• **Data excerpt**:
- - - - - - -

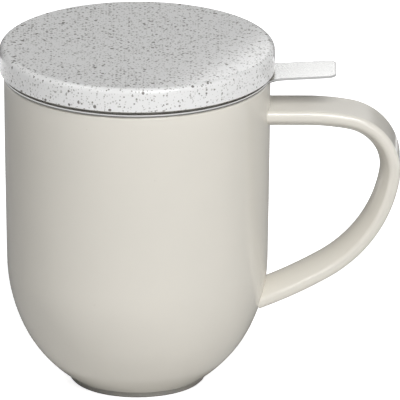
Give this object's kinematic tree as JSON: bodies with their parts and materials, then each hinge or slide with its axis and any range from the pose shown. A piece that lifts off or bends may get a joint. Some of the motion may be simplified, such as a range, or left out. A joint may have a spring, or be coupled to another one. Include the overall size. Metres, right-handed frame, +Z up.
{
  "type": "lidded tea mug with infuser",
  "caption": "Ceramic mug with a strap handle, a lift-out slotted steel infuser basket hung on its rim by a flange with a thumb tab, and a flat loose lid on top.",
  "frame": {"origin": "centre of the foot ring, on the surface that the mug stands on", "axes": "+Z up along the mug's axis, +X from the axis towards the handle and the infuser's thumb tab"},
  "size_m": [0.1325, 0.091, 0.116],
  "materials": {
    "mug_glaze": "glossy off-white glaze",
    "infuser_steel": "satin stainless steel",
    "lid_stoneware": "satin pale grey stoneware with fine dark specks"
  },
  "bodies": {
    "mug": {"mug_body": "mug_glaze", "mug_handle": "mug_glaze"},
    "infuser": {"infuser_rim": "infuser_steel", "basket_wall": "infuser_steel", "basket_floor": "infuser_steel"},
    "lid": {"lid": "lid_stoneware"}
  },
  "joints": [
    {"name": "infuser_lift", "type": "slide", "parent": "mug", "child": "infuser", "axis": [0, 0, 1], "range_m": [0, 0.1]},
    {"name": "lid_lift", "type": "slide", "parent": "infuser", "child": "lid", "axis": [0, 0, 1], "range_m": [0, 0.06]}
  ]
}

- - - - - - -

• **Task instructions**: Print all of the data exactly as it was given.

• **Result for this task**:
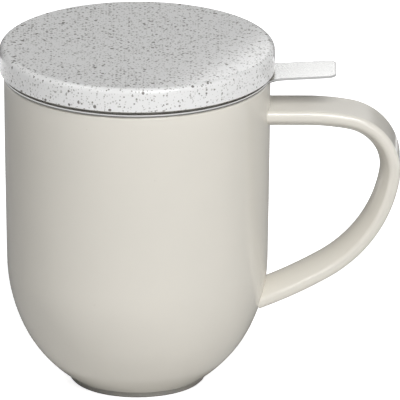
Give this object's kinematic tree as JSON: bodies with their parts and materials, then each hinge or slide with its axis and any range from the pose shown. A piece that lifts off or bends may get a joint. Some of the motion may be simplified, such as a range, or left out. A joint may have a spring, or be coupled to another one. Include the overall size. Metres, right-handed frame, +Z up.
{
  "type": "lidded tea mug with infuser",
  "caption": "Ceramic mug with a strap handle, a lift-out slotted steel infuser basket hung on its rim by a flange with a thumb tab, and a flat loose lid on top.",
  "frame": {"origin": "centre of the foot ring, on the surface that the mug stands on", "axes": "+Z up along the mug's axis, +X from the axis towards the handle and the infuser's thumb tab"},
  "size_m": [0.1325, 0.091, 0.116],
  "materials": {
    "mug_glaze": "glossy off-white glaze",
    "infuser_steel": "satin stainless steel",
    "lid_stoneware": "satin pale grey stoneware with fine dark specks"
  },
  "bodies": {
    "mug": {"mug_body": "mug_glaze", "mug_handle": "mug_glaze"},
    "infuser": {"infuser_rim": "infuser_steel", "basket_wall": "infuser_steel", "basket_floor": "infuser_steel"},
    "lid": {"lid": "lid_stoneware"}
  },
  "joints": [
    {"name": "infuser_lift", "type": "slide", "parent": "mug", "child": "infuser", "axis": [0, 0, 1], "range_m": [0, 0.1]},
    {"name": "lid_lift", "type": "slide", "parent": "infuser", "child": "lid", "axis": [0, 0, 1], "range_m": [0, 0.06]}
  ]
}